What are the options?  Simply moving towards full fiscal union and turning national sovereign debt into joint sovereign debt is politically neither feasible nor desirable at this stage (while it might be to the liking of populists across the debtor countries of the Eurozone it would strengthen substantially populists in the creditor countries, especially the AfD in Germany, who are again screaming and yelling about the mis-understood Target 2 imbalances). Only baby steps can be taken towards fiscal union. But a solution for the high degree of Italian debt has to be found.  While observers point to high local holdings of Italian sovereign bonds as buffer against creditor runs, these holdings are again in the banking system - the sovereign-bank doom loop is very much alive and kicking! 

So, there are no obvious easy solutions. But there are steps policy makers can take - ranging from (i) addressing the unhealthy concentration of government bonds on banks' balance sheets through concentration limits, (ii) expanding the supply of safe assets through ESBies, and (iii) moving away from national banking markets to a European banking market, which requires both the completion of the banking union but also a more open attitude towards cross-border mergers of "national champions" within the Eurozone. All of this can help reduce credit constraints especially in the periphery countries and reduce the denomination fear for bank depositors.  Most importantly, progress on other dimensions of the European project - migration crisis, standing up to Bully Trump in the transatlantic trade war, and getting a head start into a Eurozone budget – can be helpful to reduce political tensions and reduce uncertainty.
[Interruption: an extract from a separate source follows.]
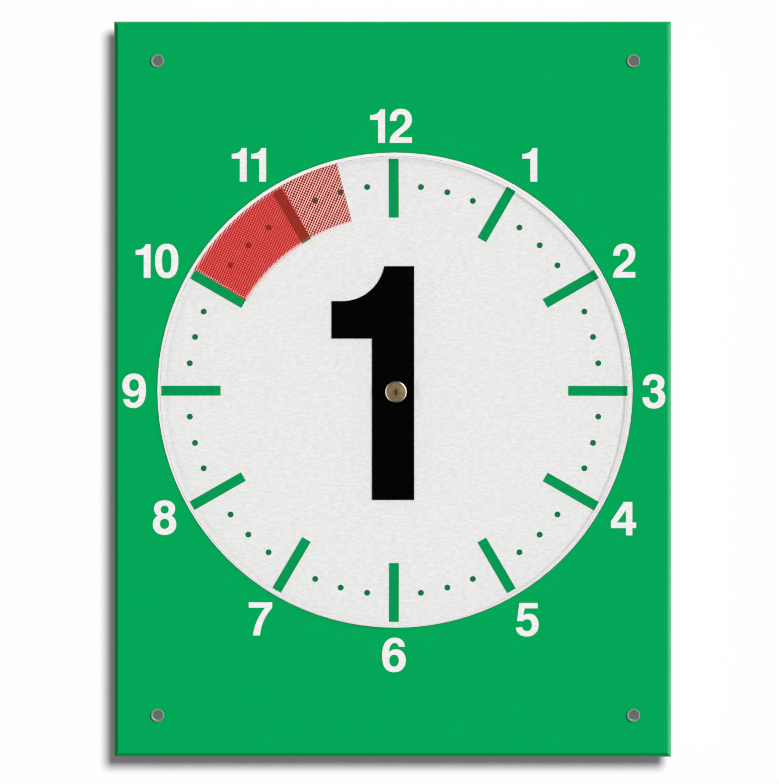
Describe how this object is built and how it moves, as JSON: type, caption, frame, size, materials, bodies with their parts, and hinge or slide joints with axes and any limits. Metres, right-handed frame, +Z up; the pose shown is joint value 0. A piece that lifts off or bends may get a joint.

More than ever, however, political unity and comity in finding solutions and rekindling the European spirit is critical.  At a time, when outside (Trump and Putin) and inside forces (populists across the block) are doing everything in their power to push the European Union towards break-up, the value of the European Union for its citizens has to be shown. Easier said than done, but that is where political leadership comes in.